After running the fit method for all value-tuples of the hyper-grid, the model evidence values of the individual fits are used as weights to compute weighted average parameter distributions. These average parameter distributions allow to assess the temporal evolution of the model parameters, explicitly considering the uncertainty of the hyper-parameters. However, in case one is only interested in the hyper-parameter distribution, setting the keyword argument evidence_only=True of the fit method shortens the computation time but skips the evaluation of parameter distributions.

Finally, bayesloop provides several methods to plot the results of the hyper-study. To display the joint distribution of two hyper-parameters, choose get_joint_hyper_parameter_distribution (or shorter: get_joint_hyper_parameter_distribution). The method automatically computes the marginal distribution for the two specified hyper-parameters and returns three arrays, two for the hyper-parameters values and one with the corresponding probability values. Here, the first argument represents a list of two hyper-parameter names. If the keyword argument plot=True is set, a visualization is created using the bar3d function from the mpl_toolkits.mplot3d module.

[1]:

%matplotlib inline
import matplotlib.pyplot as plt # plotting
plt.style.use('seaborn-v0_8-whitegrid')  # plot styling

import numpy as np
import bayesloop as bl

S = bl.HyperStudy()
S.load_example_data()

L = bl.om.Poisson('accident_rate', bl.oint(0, 6, 1000))

T = bl.tm.SerialTransitionModel(bl.tm.Static(),
                                bl.tm.BreakPoint('t_1', 1885),
                                bl.tm.Deterministic(lambda t, slope=bl.cint(-0.4, 0, 20): slope*t,
                                                    target='accident_rate'),
                                bl.tm.BreakPoint('t_2', 1895),
                                bl.tm.GaussianRandomWalk('sigma', bl.cint(0, 0.8, 20),
                                                         target='accident_rate'))
S.set(L, T)

S.fit()
S.get_joint_hyper_parameter_distribution(['slope', 'sigma'], plot=True, color=[0.1, 0.8, 0.1])

plt.xlim([-0.5, 0.1])
plt.ylim([-0.1, 0.9]);

+ Created new study.
  --> Hyper-study
+ Successfully imported example data.
+ Observation model: Poisson. Parameter(s): ['accident_rate']
+ Transition model: Serial transition model. Hyper-Parameter(s): ['slope', 'sigma', 't_1', 't_2']
+ Set hyper-prior(s): ['uniform', 'uniform', 'uniform', 'uniform']
+ Started new fit.
    + 400 analyses to run.

    + Computed average posterior sequence
    + Computed hyper-parameter distribution
    + Log10-evidence of average model: -73.47969
    + Computed local evidence of average model
    + Computed mean parameter values.
+ Finished fit.

It is important to note here that the log\(_{10}\) evidence of the averaged hyper-study model, -73.48, is smaller than the optimized-model value of -72.69 obtained in a previous analysis here.

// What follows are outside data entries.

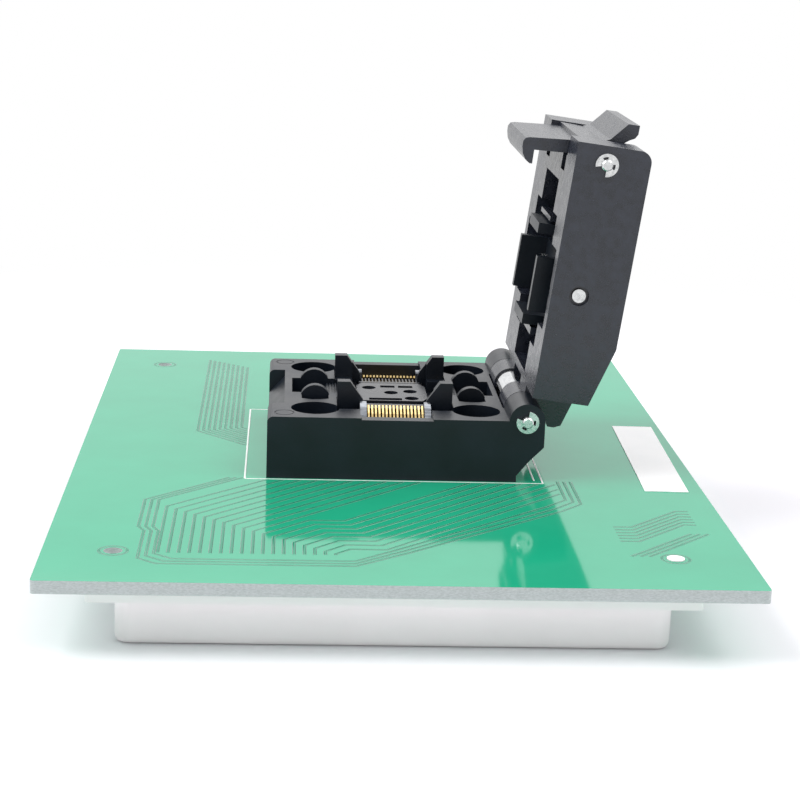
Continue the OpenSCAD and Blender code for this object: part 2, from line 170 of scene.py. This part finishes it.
plastics = {
    # glass-filled polyethersulphone of the base: near black and cool, with a low satin sheen
    "blackPolyethersulphone": {"dark": "#0A1018", "light": "#111923", "rough": 0.36,
                               "bump": 0.3, "grainMm": 0.16, "cloudMm": 6, "ior": 1.6,
                               "specular": 0.26},
    # the same resin from a spark-eroded tool on the lid and latch: greyer, with a fine speckle
    "blackSparkEroded": {"dark": "#161A24", "light": "#242834", "rough": 0.28,
                         "bump": 0.6, "grainMm": 0.3, "cloudMm": 1.1, "ior": 1.6,
                         "specular": 0.5},
    # polyetherimide of the small fine-tooled inserts: smoother, a little greyer
    "blackPolyetherimide": {"dark": "#191C23", "light": "#232730", "rough": 0.28,
                            "bump": 0.2, "grainMm": 0.12, "cloudMm": 4, "ior": 1.63,
                            "specular": 0.5},
    # moulded nylon of the header strips: flat black
    "blackNylonMoulded": {"dark": "#141517", "light": "#1C1D20", "rough": 0.5,
                          "bump": 0.3, "grainMm": 0.2, "cloudMm": 5, "ior": 1.53},
    # glossy white ABS of the housing: faint cloud, soft highlights
    "whiteAbsMoulded": {"dark": "#F2F1F0", "light": "#F7F6F5", "rough": 0.34,
                        "bump": 0.08, "grainMm": 0.3, "cloudMm": 16, "ior": 1.54},
}
metals = {
    # stainless wire, rod and stampings: bright, with fine drawn marks
    "stainlessDrawn": {"dark": "#C2C4C5", "light": "#E6E7E7", "rough": 0.24,
                       "bump": 0.12, "markMm": 0.25, "stretch": (1.0, 0.08, 1.0)},
    # tinned steel straps at the row ends: bright but greyer, with soft highlights
    "tinnedSteel": {"dark": "#70747B", "light": "#A4A8AE", "rough": 0.28,
                    "bump": 0.1, "markMm": 0.3, "stretch": (0.2, 1.0, 1.0)},
    # polished stainless tube over the hinge pin: near mirror
    "stainlessPolished": {"dark": "#D4D6D8", "light": "#ECEDEE", "rough": 0.12,
                          "bump": 0.04, "markMm": 0.5, "stretch": (1.0, 0.3, 1.0)},
    # hard gold plating over beryllium copper: warm yellow, satin from the rolled strip
    "goldPlatedCopper": {"dark": "#C9A86A", "light": "#F3DCA4", "rough": 0.22,
                         "bump": 0.1, "markMm": 0.12, "stretch": (1.0, 0.2, 0.2)},
}
finishes = {name: mouldedPlastic(name, look) for name, look in plastics.items()}
finishes.update({name: metalFinish(name, look) for name, look in metals.items()})

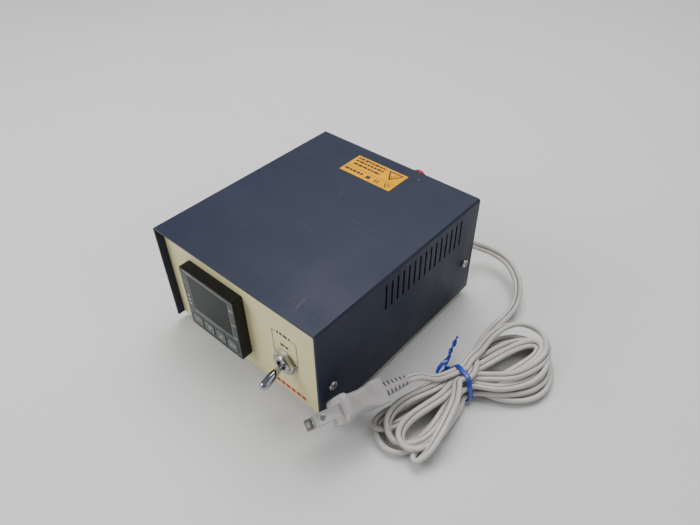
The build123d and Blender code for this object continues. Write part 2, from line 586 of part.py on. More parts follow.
LABEL_X, LABEL_Y, LABEL_T = (-24.0, 17.5), (44.0, 64.8), 0.15
with BuildPart() as caution_label:
    brick(LABEL_X, LABEL_Y, (COVER_Z1, COVER_Z1 + LABEL_T))
save(caution_label, "caution_label")

# ---- mains cord ------------------------------------------------------------------------------

BUSH_END = REAR_Y + 13.0
exit_plane = Plane((EXIT_X, REAR_Y, EXIT_Z), x_dir=(-1, 0, 0), z_dir=(0, 1, 0))
with BuildPart() as cord_bush:
    with BuildSketch(exit_plane):
        Circle(8.2)
    extrude(amount=2.2)
    with BuildSketch(exit_plane):
        Circle(6.2)
    extrude(amount=-9)
    with BuildSketch(exit_plane.offset(2.2)):
        Circle(6.3)
    with BuildSketch(exit_plane.offset(BUSH_END - REAR_Y)):
        Circle(4.3)
    loft(ruled=True)
save(cord_bush, "cord_bush")

CORD_R = CORD_W / 2
FLOOR = CORD_R + 0.02                           # centre line of a cord lying on the bench
HANK_IN = (100.7, 49.0)                         # where the lead goes into the hank
TIE_AT = (109.0, 0.0)                           # middle of the hank's tied waist
TIE_HEADING = 66.5                              # direction of the waist, degrees from +X
WAIST_W, WAIST_L, WAIST_TOP, WAIST_LOW = 22.0, 13.0, 17.6, 0.8
OUT_Z = 14.2                                    # tail's height as it leaves the waist
along = Vector(cos(radians(TIE_HEADING)), sin(radians(TIE_HEADING)), 0)
sideways = Vector(along.Y, -along.X, 0)
waist_out = Vector(*TIE_AT, OUT_Z) - along * WAIST_L / 2 - sideways * 3.1

LEAD = [
    (EXIT_X, BUSH_END, EXIT_Z),
    (50.2, 95.0, 22.6),
    (55.0, 103.5, 16.5),
    (64.5, 108.3, 14.0),
    (77.0, 107.0, 13.6),
    (88.5, 99.5, 13.6),
    (97.6, 89.5, 12.2),
    (102.6, 78.0, 7.6),
    (102.3, 67.0, 4.3),
    (HANK_IN[0], 57.5, FLOOR),
    (HANK_IN[0], HANK_IN[1], FLOOR),
]

PLUG_HEADING, PLUG_PITCH, PLUG_ROLL = -105.8, 8.0, 60.0     # blades' direction, degrees
PLUG_FACE = (78.0, -72.8, 28.2)                 # middle of the face that the blades leave
PLUG_LEN, RELIEF_LEN = 27.4, 18.2
heading, pitch, roll = radians(PLUG_HEADING), radians(PLUG_PITCH), radians(PLUG_ROLL)
blades_dir = Vector(cos(pitch) * cos(heading), cos(pitch) * sin(heading), sin(pitch))
level_dir = Vector(0, 0, 1).cross(blades_dir).normalized()
rise_dir = blades_dir.cross(level_dir)
gap_dir = level_dir * cos(roll) + rise_dir * sin(roll)
plug_plane = Plane(PLUG_FACE, x_dir=gap_dir, z_dir=-blades_dir)
relief_end = Vector(*PLUG_FACE) - blades_dir * (PLUG_LEN + RELIEF_LEN)

TAIL = [
    tuple(waist_out),
    tuple(waist_out - along * 9),
    tuple(relief_end - blades_dir * 9),
    tuple(relief_end),
]


def corner_radii(points):
    """The largest arcs that share each run of a route between its two ends."""
    radii = []
    for before, corner, after in zip(points, points[1:], points[2:]):
        run_in = Vector(*corner) - Vector(*before)
        run_out = Vector(*after) - Vector(*corner)
        half_turn = radians(run_in.get_angle(run_out)) / 2
        radii.append(0.45 * min(run_in.length, run_out.length) / tan(half_turn))
    return radii


def cord_tube(points, name):
    """A round tube along straight runs joined by tangent arcs."""
    radii = corner_radii(points)
    with BuildLine() as path:
        FilletPolyline(*points, radius=radii)
    start = Plane(points[0], z_dir=Vector(*points[1]) - Vector(*points[0]))
    with BuildPart() as tube:
        with BuildSketch(start):
            Circle(CORD_R)
        sweep(path=path.wires()[0])
    expected = pi * CORD_R ** 2 * path.wires()[0].length
    print(name, "length", round(path.wires()[0].length, 1), "radii", [round(r, 1) for r in radii],
          "volume ratio", round(tube.part.volume / expected, 4))
    save(tube, name)


cord_tube(LEAD, "cord_lead")
cord_tube(TAIL, "cord_tail")

# The hank: a low fan of loops at each end, and a taller waist where it is tied.
FRONT_TOP, REAR_TOP = 10.6, 16.0
waist_plane = Plane((TIE_AT[0], TIE_AT[1], 0), x_dir=sideways, z_dir=(0, 0, 1))
FRONT_FAN = ((109, -4, 10), (95, -56, 9), (105, -60, 9), (116, -60, 9), (120, -40, 7))
REAR_FAN = ((111, 4, 9), (108.5, 37, 7), (123, 54, 13), (135, 50, 12), (141, 29, 11))
with BuildPart() as cord_hank:
    with BuildSketch():
        for x, y, radius in FRONT_FAN:
            with Locations((x, y)):
                Circle(radius)
        make_hull()
    extrude(amount=FRONT_TOP)
    with BuildSketch():
        for x, y, radius in REAR_FAN:
            with Locations((x, y)):
                Circle(radius)
        make_hull()
    extrude(amount=REAR_TOP)
    brick((96.5, 105.0), (28.0, HANK_IN[1]), (0, 2 * CORD_W))
    with BuildSketch(waist_plane):
        Rectangle(60, 9)
    extrude(amount=30, mode=Mode.SUBTRACT)
    with BuildSketch(waist_plane.offset(WAIST_LOW)):
        RectangleRounded(WAIST_W, WAIST_L, 3)
    extrude(amount=WAIST_TOP - WAIST_LOW)
    with BuildSketch(waist_plane.offset(WAIST_LOW)):
        Rectangle(WAIST_W - 1, 9.4)
    extrude(amount=FRONT_TOP - WAIST_LOW)
save(cord_hank, "cord_hank")

TIE_T, TIE_W = 0.55, 2.7
tie_plane = Plane((TIE_AT[0], TIE_AT[1], (WAIST_TOP + WAIST_LOW) / 2), x_dir=sideways, z_dir=along)
TIE_TAIL = [(98.2, 4.7, 8.0), (94.6, 9.5, 8.0), (92.6, 16.0, 9.5), (91.0, 22.5, 10.0)]
with BuildPart() as cord_tie:
    with BuildSketch(tie_plane.offset(-TIE_W / 2)):
        band = WAIST_TOP - WAIST_LOW + 0.1
        Rectangle(WAIST_W + 0.1 + 2 * TIE_T, band + 2 * TIE_T)
        Rectangle(WAIST_W + 0.1, band, mode=Mode.SUBTRACT)
    extrude(amount=TIE_W)
    for start, end in zip(TIE_TAIL, TIE_TAIL[1:]):
        run = Vector(*end) - Vector(*start)
        with BuildSketch(Plane(start, z_dir=run)):
            Circle(1.1)
        extrude(amount=run.length)
        with Locations(end):
            Sphere(1.1)
save(cord_tie, "cord_tie")

# ---- plug -----------------------------------------------------------------------------------

FLANGE_W, FLANGE_H, FLANGE_T = 24.6, 14.6, 3.3
with BuildPart() as plug_body:
    with BuildSketch(plug_plane):
        RectangleRounded(FLANGE_W, FLANGE_H, 3.2)
    extrude(amount=FLANGE_T)
    for z, w, h in ((FLANGE_T, 15.4, 13.2), (10.0, 14.4, 11.6), (19.0, 16.8, 11.8), (PLUG_LEN, 16.4, 11.2)):
        with BuildSketch(plug_plane.offset(z)):
            RectangleRounded(w, h, 2.6)
    loft(ruled=True)
save(plug_body, "plug_body")

with BuildPart() as plug_strain_relief:
    for z, w, h in ((PLUG_LEN, 10.0, 8.4), (PLUG_LEN + RELIEF_LEN, 8.0, 5.6)):
        with BuildSketch(plug_plane.offset(z)):
            RectangleRounded(w, h, 2.0)
    loft(ruled=True)
save(plug_strain_relief, "plug_strain_relief")

with BuildPart() as plug_blades:
    for side in (-1, 1):
        with BuildSketch(plug_plane):
            with Locations((side * BLADE_GAP / 2, 0)):
                Rectangle(BLADE_T, BLADE_W)
        extrude(amount=-BLADE_L)
    chamfer(plug_blades.faces().sort_by(Axis(PLUG_FACE, tuple(blades_dir)))[-2:].edges(), 0.45)
    with BuildSketch(Plane(PLUG_FACE, x_dir=-blades_dir, z_dir=gap_dir)):
        with Locations((-11.8, 0)):
            Circle(1.55)
    extrude(amount=20, both=True, mode=Mode.SUBTRACT)
save(plug_blades, "plug_blades")
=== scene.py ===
"""The looks of the bench temperature controller, over its CAD frame.

Points and sizes of the object are in millimetres, as in the CAD, and MM turns them into metres.
The cord's sampled line and skin, the textures, the floor and the lamps are in metres."""
import bpy
import json
import numpy as np
from math import cos, pi, radians, sin
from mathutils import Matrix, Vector


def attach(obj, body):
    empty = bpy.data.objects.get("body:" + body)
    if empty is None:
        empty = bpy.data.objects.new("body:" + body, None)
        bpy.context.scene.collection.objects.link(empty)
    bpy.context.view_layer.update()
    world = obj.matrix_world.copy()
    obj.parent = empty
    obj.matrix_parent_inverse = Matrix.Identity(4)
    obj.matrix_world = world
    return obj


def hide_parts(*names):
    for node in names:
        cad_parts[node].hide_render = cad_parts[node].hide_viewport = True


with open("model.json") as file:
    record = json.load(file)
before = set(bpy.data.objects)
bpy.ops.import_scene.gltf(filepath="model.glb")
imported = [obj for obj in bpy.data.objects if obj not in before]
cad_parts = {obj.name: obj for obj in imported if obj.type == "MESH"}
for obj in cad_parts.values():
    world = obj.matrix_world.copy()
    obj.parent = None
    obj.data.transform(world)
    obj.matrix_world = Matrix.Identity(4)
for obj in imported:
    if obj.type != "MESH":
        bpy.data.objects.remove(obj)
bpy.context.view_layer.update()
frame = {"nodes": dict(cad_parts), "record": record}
nodes = frame["nodes"]
MM = 0.001

# ---- the object's own dimensions, mm, as in the CAD ----------------------------------

COVER_TOP, LABEL_T = 79.1, 0.15
FRONT_Y, REAR_Y = -69.6, 72.4
CONTROLLER_X, CONTROLLER_Z = -18.5, 40.0
GASKET_T, BEZEL_DEPTH, FACE_SUNK = 0.5, 7.0, 0.1
FACE_Y = FRONT_Y - GASKET_T - BEZEL_DEPTH + FACE_SUNK
KEY_PITCH, KEY_V, KEY_PROUD = 10.8, -16.5, 0.3
LABEL_X = (-24.0, 17.5)
CORD_W, CORD_T = 6.2, 3.1
EXIT = (50.0, 85.4, 24.0)                   # where the cord leaves its bush
PLUG_FACE = Vector((78.0, -72.8, 28.2))     # middle of the face that the blades leave
PLUG_LEN, RELIEF_LEN = 27.4, 18.2


# ---- materials ---------------------------------------------------------------------------

GRAIN_DEPTH = 0.00004
COAT_ROUGHNESS = 0.15
SCRATCH_ANGLES = (0.5, -0.9, 1.9)
SCRATCH_STRETCH = (18, 900, 60)


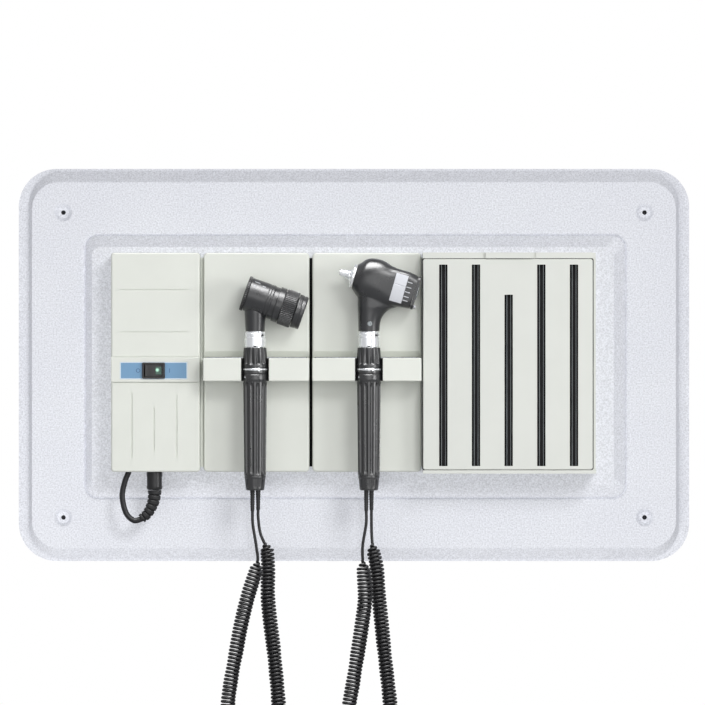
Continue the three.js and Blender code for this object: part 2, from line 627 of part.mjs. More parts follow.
function otoscopeShell() {
  const toWorld = (geometry) => aimed(geometry, OTOSCOPE_FACE, OTOSCOPE_TILT);
  const body = toWorld(headShape(HEAD_SECTIONS));
  const neck = turned([
    [0, 24], [6.9, 24], [6.9, 33.6], [NECK_RADIUS, 33.6], [11.2, 54], [11.2, 78], [0, 78]]);
  const channel = toWorld(headShape([[-1, 5, -5, 5, 2], [20, 9, -9, 9, 2.2], [62, 11.6, -10.8, 10, 3]]));
  const lampBore = rod(5, 20, 76, 16);
  const pinHole = toWorld(rod(1.3, 53, 70, 10).translate(EYE_PIVOT, 0, 0));
  const recesses = [-1, 1].map((toward) => {
    const tool = new THREE.BoxGeometry(CHEEK.length + 0.8, 2, CHEEK.width + 0.7);
    return toWorld(tool.translate(CHEEK.middle, toward * (CHEEK.offset + 0.25), CHEEK.along));
  });
  const port = rod(2.8, -13, -9.3, 12).rotateX(-Math.PI / 2).translate(PORT.x, 0, PORT.z);
  const shell = cut(join(body, neck, neckWeb()), channel, lampBore, pinHole, ...recesses, port);
  return piece("otoscope_shell", "headPlastic", shell);
}

// The frame round the eye lens: a flat plate with a round window and the pivot's hole.
function eyeFrame() {
  const shape = roundedRectangle([EYE_CENTRE + 1.35, 0], 16.65, 13.4, 4);
  const plate = new THREE.ExtrudeGeometry(shape, { depth: 2.7, bevelEnabled: false, curveSegments: 5 });
  const window = rod(10.4, 55, 70).translate(EYE_CENTRE, 0, 0);
  const pinHole = rod(1.3, 55, 70, 10).translate(EYE_PIVOT, 0, 0);
  return cut(plate.translate(0, 0, 61.3), window, pinHole);
}

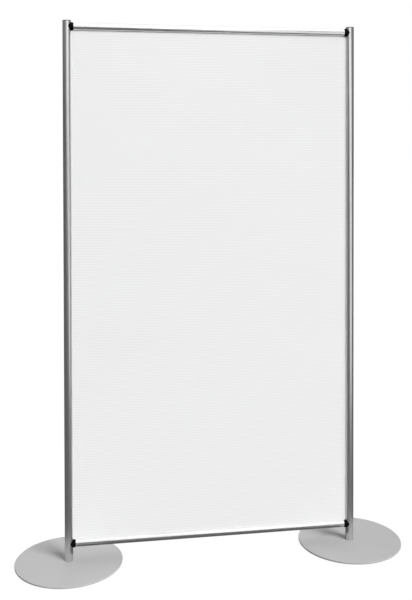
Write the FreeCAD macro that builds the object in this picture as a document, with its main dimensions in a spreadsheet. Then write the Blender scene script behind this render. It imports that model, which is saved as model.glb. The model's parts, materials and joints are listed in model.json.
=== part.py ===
"""Free-standing partition wall: two round posts on round base plates, a round rail above and
below, and a hollow-chamber sheet held in slots of the posts and rails.

Frame: +Z up, X along the wall, origin on the floor midway between the posts. Millimetres.
"""
import FreeCAD, Part
import os
import re
import Sketcher
from FreeCAD import Placement, Rotation, Vector

# Driving dimensions, in millimetres. Each has a cell of its own in the sheet.
DIMENSIONS = {
    # the whole wall
    "overall_height": 1800,
    "post_spacing": 972,
    "top_rail_drop": 20,
    "bottom_rail_lift": 64,
    # posts: a tube with a T-slot along its inward side
    "post_diameter": 28,
    "post_wall": 1.8,
    "lip_thickness": 3,
    "lip_overlap": 2.3,
    "cavity_depth": 3.6,
    "slot_floor_wall": 1.6,
    # rails: a tube with a plain groove towards the sheet
    "rail_diameter": 25,
    "rail_wall": 1.8,
    "groove_depth": 6.1,
    # the hollow-chamber sheet and its edge seals
    "panel_thickness": 6,
    "panel_skin": 0.6,
    "panel_web": 0.5,
    "flute_pitch": 8.8,
    "edge_margin": 5,
    "expansion_gap": 1.3,
    "seal_wall": 0.8,
    "seal_leg": 4,
    "seal_clearance": 0.05,
    "seal_corner_gap": 0.5,
    "slot_clearance": 0.15,
    # saddles between the rail ends and the posts
    "saddle_collar": 8,
    "saddle_ear": 2.2,
    "saddle_flare": 0.8,
    "saddle_taper": 5,
    "saddle_clearance": 0.05,
    "tongue_clearance": 0.3,
    "tongue_height": 10,
    "spigot_length": 24,
    "spigot_clearance": 0.1,
    # saddle screws and the nuts in the post slots
    "saddle_screw_diameter": 5,
    "saddle_screw_length": 16,
    "saddle_screw_head": 8.5,
    "saddle_screw_head_height": 5,
    "saddle_screw_socket": 4,
    "screw_tip_gap": 0.6,
    "screw_play": 0.25,
    "head_play": 0.5,
    "nut_thickness": 3.2,
    "nut_length": 18,
    "nut_side_play": 0.2,
    # set screws that lock the rails and the foot inserts
    "set_screw_diameter": 5,
    "set_screw_socket": 2.5,
    "set_screw_recess": 0.2,
    "rail_set_screw_length": 4,
    "rail_set_screw_inset": 17,
    "insert_set_screw_length": 6,
    "thread_clearance": 0.05,
    # top caps
    "cap_height": 2.5,
    "cap_dome": 0.8,
    "cap_plug_length": 12,
    "cap_plug_clearance": 0.15,
    # feet: a plate that swivels under the post on one countersunk screw
    "plate_diameter": 355,
    "plate_thickness": 5,
    "plate_chamfer": 0.8,
    "pad_thickness": 2,
    "pad_diameter": 24,
    "pad_circle_diameter": 300,
    "washer_thickness": 0.8,
    "washer_diameter": 26,
    "washer_play": 1,
    "insert_length": 30,
    "insert_clearance": 0.05,
    "base_screw_diameter": 8,
    "base_screw_length": 25,
    "base_screw_head": 16,
    "base_screw_rim": 0.4,
    "base_screw_socket": 5,
    "base_screw_recess": 0.3,
    "swivel_clearance": 0.1,
    # hexagon sockets
    "socket_depth": 2.2,
}

# Sizes and places that follow from the driving dimensions.
POST_RADIUS = "(post_diameter / 2)"
POST_BORE = f"({POST_RADIUS} - post_wall)"
SLOT_MOUTH = "(panel_thickness + 2 * (seal_clearance + seal_wall + slot_clearance))"
CAVITY_WIDTH = f"({SLOT_MOUTH} + 2 * lip_overlap)"
LIP_FACE = f"({POST_RADIUS} - lip_thickness)"
SLOT_FLOOR = f"({LIP_FACE} - cavity_depth)"
POST_FLAT = f"({SLOT_FLOOR} - slot_floor_wall)"

RAIL_RADIUS = "(rail_diameter / 2)"
RAIL_BORE = f"({RAIL_RADIUS} - rail_wall)"
GROOVE_FLOOR = f"({RAIL_RADIUS} - groove_depth)"
RAIL_FLAT = f"({GROOVE_FLOOR} - slot_floor_wall)"
TOP_RAIL_LEVEL = "(overall_height - top_rail_drop)"
RAIL_REACH = f"({POST_RADIUS} + saddle_collar)"

SEAL_BUILD = "(seal_wall + seal_clearance)"
SEAL_OUTER = f"(panel_thickness + 2 * {SEAL_BUILD})"
SIDE_SEAL_BASE = f"({SLOT_FLOOR} + expansion_gap)"
RAIL_SEAL_BASE = f"({GROOVE_FLOOR} + expansion_gap)"
PANEL_WIDTH = f"(post_spacing - 2 * ({SIDE_SEAL_BASE} + {SEAL_BUILD}))"
PANEL_BOTTOM = f"(bottom_rail_lift + {RAIL_SEAL_BASE} + {SEAL_BUILD})"
PANEL_TOP = f"({TOP_RAIL_LEVEL} - {RAIL_SEAL_BASE} - {SEAL_BUILD})"
PANEL_HEIGHT = f"({PANEL_TOP} - {PANEL_BOTTOM})"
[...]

There, we optimized the hyper-parameter values and assumed that these optimal values are not subject to uncertainty, therefore over-estimating the model evidence. In contrast, the hyper-study explicitly considers the uncertainty tied to the hyper-parameter values.

While the joint distribution of two hyper-parameters may uncover possible correlations between the two quantities, the 3D plot is often difficult to integrate into existing figures. To plot the marginal distribution of a single hyper-parameter in a simple 2D histogram/bar plot, use the plot method, just as for the parameters of the observation model:

[2]:

plt.figure(figsize=(16,4))
plt.subplot(121)
S.plot('slope', color='g', alpha=.8);

plt.subplot(122)
S.plot('sigma', color='g', alpha=.8);

Finally, the temporal evolution of the model parameter may be displayed using, again, the plot method:

[3]:

plt.figure(figsize=(8, 4))
plt.bar(S.raw_timestamps, S.raw_data, align='center', facecolor='r', alpha=.5)
S.plot('accident_rate')
plt.xlim([1851, 1962])
plt.xlabel('year');

In principle, a HyperStudy could also be used to test different time stamps for change- and break-points. However, in a transition model with several change- or break-points, the correct order has to be maintained. Since a HyperStudy fits all possible combinations of hyper-parameter values, we need another type of study that takes care of the correct order of change-/break-points, the ChangepointStudy class. It is introduced in the next tutorial.